Obviously, landfills take up land space. That means precious land area that can be used for housing, or for agricultural use, or just to be left as natural reserves are now just being used to store our rubbish. Just so you know, right now we also have this major thing called Global Warming going on, and because of this, glaciers in the North and South Poles are melting like M&M's in your mouth. This causes the sea level to rise and cover even more land area that can be used for housing or crops, etc... Meanwhile human beings are breeding almost like rabbits... our world's population was 6 billion in 1999... in 2008 it's already reached 6.7 billion. We need land to plant crops to feed all these people... but WE ARE RUNNING OUT OF LAND!!! This, by the way, is also a reason why I don't want to have kids. My apologies to my future hubby if you or your parents are the old fashioned type who must have kids to carry on the family name or whatever hogwash like that. Poorly managed landfills also produce methane. Methane is a greenhouse gas that when released to the atmosphere increases Global Warming. In fact, all of the greenhouses gases floating around, methane is most POWderful coz' it holds the most heat. In fact, Mr. Methane has 23 times the global warming potential of it's closest competitor, Mr. Carbon Dioxide. In landfills, however, most of the methane produced by the accumulated rubbish can't be released directly to the air coz', well, there's too much rubbish on top of the gas. So methane builds up inside landfills over time. And methane is also flammable. So guess what might happen at a landfill if some smart aleck comes along and tosses his cigarette butt on it? Landfill go BOOM.
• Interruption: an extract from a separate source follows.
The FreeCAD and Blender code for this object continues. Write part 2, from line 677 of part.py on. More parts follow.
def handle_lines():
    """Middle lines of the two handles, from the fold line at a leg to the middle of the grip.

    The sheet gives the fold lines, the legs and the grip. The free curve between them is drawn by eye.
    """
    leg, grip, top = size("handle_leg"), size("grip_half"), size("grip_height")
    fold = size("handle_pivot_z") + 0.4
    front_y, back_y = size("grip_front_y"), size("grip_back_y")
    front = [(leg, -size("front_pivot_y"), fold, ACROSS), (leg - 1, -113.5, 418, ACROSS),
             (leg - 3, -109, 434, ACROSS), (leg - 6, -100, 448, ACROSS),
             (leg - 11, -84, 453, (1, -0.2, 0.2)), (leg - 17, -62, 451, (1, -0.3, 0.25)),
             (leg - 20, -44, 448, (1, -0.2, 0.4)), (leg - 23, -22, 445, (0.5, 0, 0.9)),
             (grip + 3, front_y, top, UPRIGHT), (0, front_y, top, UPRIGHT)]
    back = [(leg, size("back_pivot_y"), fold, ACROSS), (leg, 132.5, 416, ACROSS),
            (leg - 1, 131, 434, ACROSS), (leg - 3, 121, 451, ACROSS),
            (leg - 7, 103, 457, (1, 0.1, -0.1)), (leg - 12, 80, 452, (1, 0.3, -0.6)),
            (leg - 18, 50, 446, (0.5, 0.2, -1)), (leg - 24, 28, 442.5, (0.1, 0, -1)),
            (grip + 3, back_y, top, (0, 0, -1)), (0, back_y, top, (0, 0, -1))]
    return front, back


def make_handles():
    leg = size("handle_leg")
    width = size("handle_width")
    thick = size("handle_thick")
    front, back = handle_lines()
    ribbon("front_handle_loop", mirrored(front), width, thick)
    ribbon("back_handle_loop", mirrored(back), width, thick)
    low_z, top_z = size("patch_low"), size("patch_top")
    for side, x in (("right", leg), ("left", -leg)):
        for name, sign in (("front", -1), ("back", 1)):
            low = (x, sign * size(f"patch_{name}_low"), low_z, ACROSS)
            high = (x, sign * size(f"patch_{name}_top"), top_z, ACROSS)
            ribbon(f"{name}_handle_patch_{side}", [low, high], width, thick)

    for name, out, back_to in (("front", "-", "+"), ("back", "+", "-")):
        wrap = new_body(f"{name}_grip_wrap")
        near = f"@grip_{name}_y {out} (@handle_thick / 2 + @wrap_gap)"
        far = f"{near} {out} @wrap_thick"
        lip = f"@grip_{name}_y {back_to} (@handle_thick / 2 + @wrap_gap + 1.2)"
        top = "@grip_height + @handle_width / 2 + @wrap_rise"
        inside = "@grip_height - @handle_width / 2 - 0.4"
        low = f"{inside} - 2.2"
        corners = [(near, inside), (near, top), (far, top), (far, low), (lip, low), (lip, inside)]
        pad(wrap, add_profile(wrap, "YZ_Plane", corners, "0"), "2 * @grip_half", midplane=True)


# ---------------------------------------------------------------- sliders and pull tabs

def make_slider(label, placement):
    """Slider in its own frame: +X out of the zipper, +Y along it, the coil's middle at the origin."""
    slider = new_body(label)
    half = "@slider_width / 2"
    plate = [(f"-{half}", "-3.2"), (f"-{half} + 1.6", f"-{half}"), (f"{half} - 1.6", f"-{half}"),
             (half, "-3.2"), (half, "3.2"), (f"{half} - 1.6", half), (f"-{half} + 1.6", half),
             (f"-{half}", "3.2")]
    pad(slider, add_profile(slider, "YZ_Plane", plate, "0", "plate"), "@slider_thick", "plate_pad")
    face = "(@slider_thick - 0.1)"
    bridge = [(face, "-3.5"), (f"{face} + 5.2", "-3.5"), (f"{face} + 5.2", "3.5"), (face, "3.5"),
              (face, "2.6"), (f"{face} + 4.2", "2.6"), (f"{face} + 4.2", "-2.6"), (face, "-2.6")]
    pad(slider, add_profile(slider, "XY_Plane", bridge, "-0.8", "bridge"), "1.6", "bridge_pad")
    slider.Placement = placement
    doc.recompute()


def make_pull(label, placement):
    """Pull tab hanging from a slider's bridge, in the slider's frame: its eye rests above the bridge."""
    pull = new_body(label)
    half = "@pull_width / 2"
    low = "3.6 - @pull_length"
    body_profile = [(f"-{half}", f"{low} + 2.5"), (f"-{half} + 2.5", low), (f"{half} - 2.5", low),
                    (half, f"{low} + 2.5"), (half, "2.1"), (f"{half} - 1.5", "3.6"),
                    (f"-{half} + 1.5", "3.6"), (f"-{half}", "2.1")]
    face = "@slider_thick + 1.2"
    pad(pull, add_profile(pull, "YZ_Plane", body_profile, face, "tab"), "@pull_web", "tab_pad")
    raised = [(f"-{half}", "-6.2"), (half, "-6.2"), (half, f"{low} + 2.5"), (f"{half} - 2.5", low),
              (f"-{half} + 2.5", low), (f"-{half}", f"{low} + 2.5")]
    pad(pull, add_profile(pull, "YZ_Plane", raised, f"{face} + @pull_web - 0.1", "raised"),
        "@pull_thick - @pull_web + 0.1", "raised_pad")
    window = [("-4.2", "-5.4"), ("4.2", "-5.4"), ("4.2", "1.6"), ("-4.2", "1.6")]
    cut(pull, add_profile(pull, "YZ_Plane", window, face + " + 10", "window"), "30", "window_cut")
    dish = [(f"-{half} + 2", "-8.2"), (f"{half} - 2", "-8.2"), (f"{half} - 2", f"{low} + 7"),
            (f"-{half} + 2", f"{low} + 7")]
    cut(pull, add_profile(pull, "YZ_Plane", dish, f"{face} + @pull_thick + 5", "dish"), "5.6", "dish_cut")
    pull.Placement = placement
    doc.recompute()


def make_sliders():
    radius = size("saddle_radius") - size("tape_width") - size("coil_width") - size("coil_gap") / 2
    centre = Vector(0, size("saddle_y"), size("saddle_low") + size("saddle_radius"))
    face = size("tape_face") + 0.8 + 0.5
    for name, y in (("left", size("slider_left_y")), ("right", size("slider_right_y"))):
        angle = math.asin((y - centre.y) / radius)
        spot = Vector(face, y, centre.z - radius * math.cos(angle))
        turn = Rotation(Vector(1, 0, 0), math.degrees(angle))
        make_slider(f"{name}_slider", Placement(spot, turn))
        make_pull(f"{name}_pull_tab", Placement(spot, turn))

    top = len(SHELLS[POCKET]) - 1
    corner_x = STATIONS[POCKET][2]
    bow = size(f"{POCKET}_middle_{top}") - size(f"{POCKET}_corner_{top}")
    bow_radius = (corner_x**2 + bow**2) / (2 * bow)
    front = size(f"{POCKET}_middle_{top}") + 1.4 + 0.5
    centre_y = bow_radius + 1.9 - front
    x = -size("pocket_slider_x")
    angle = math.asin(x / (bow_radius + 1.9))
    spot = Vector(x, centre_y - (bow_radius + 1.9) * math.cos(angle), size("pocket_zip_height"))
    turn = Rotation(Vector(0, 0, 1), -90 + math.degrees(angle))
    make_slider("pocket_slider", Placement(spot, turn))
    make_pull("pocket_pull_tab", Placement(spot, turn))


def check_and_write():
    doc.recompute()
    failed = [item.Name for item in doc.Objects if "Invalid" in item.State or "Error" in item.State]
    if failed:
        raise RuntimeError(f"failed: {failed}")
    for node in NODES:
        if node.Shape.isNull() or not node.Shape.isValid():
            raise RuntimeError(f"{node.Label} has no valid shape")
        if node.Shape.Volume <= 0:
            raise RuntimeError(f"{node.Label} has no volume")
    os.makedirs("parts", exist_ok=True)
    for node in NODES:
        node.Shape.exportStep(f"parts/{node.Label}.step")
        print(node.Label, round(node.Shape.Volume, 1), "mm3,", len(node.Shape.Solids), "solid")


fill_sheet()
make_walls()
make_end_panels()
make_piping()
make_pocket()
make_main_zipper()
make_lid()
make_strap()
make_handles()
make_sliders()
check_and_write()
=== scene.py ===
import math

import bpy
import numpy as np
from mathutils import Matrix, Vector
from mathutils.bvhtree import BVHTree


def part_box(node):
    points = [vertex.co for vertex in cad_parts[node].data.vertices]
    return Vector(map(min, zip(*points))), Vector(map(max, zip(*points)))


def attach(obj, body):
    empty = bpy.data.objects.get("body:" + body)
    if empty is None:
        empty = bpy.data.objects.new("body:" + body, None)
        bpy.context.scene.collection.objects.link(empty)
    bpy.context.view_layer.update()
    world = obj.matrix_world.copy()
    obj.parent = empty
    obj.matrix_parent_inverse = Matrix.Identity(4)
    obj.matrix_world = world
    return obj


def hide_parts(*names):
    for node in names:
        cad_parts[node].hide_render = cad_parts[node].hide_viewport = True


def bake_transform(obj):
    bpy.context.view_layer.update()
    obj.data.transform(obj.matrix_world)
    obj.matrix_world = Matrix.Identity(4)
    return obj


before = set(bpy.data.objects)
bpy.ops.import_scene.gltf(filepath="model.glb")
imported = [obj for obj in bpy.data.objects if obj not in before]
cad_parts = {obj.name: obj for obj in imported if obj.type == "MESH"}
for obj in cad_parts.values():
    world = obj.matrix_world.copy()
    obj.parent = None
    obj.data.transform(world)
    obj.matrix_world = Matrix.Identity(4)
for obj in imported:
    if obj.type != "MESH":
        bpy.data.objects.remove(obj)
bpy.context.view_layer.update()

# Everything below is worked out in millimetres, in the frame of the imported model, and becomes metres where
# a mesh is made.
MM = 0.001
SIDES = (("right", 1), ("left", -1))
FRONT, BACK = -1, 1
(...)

That's a picture of a landfill fire and a very hapless fireman, by the way. Landfill fires have happened in Malaysian landfills, at Hulu Langat, Kepong, and God knows where else. Too bad I couldn't find a picture off those, so this will suffice.

3) Plastic, glass, tin and all these recyclable materials take ages to break down. I'm sure you know that by now. What you may not know is that
plastic does not biodegrade, it photodegrades. Meaning it doesn't break down to its constituents which are quite harmless, but instead just breaks into itty bitty toxic bits of plastic. These itty bitty bits of toxicness go into the land and water, get eaten by fish and other animals, which get eaten by bigger fish or animals, and meanwhile all the fish and animals, both big and small alike, get eaten by....(drumroll please....) US! Hence you or your kids end up getting lots of toxic bits of plastic accumulating in yourselves. That's probably not too good for health. That's just for plastic. I'm not too sure what happens to glass and metal... and I'm not too keen to find out right now.

Yesterday was was National Recycling Day in Malaysia. For all intents and purposes, I should have been able to go around to everyone I know and say "Happy Recycling!". Of course, that didn't happen, coz' for one, most people don't know it it was National Recycling Day in the first place, and second, most people don't recycle, and I would've just gotten lots of weird looks. Heck, I didn't even know it was National Recycling Day until my boss told me to attend this presentation on recycling that was being held at HQ in conjunction with this day. My company is starting to get big on the 3R's (Reduce, Reuse, Recycle) and I'm part of the team working to make the project a success... but it's an uphill climb coz' it's never easy to change the mindsets of people. But after working on this and learning more of the facts, I learned that the problem is just getting REALLY bad.

So people, hopefully I've inspired (or scared) you enough to want to start sorting your trash from now on. And I just got to say this.... Happy Belated Recycling Day!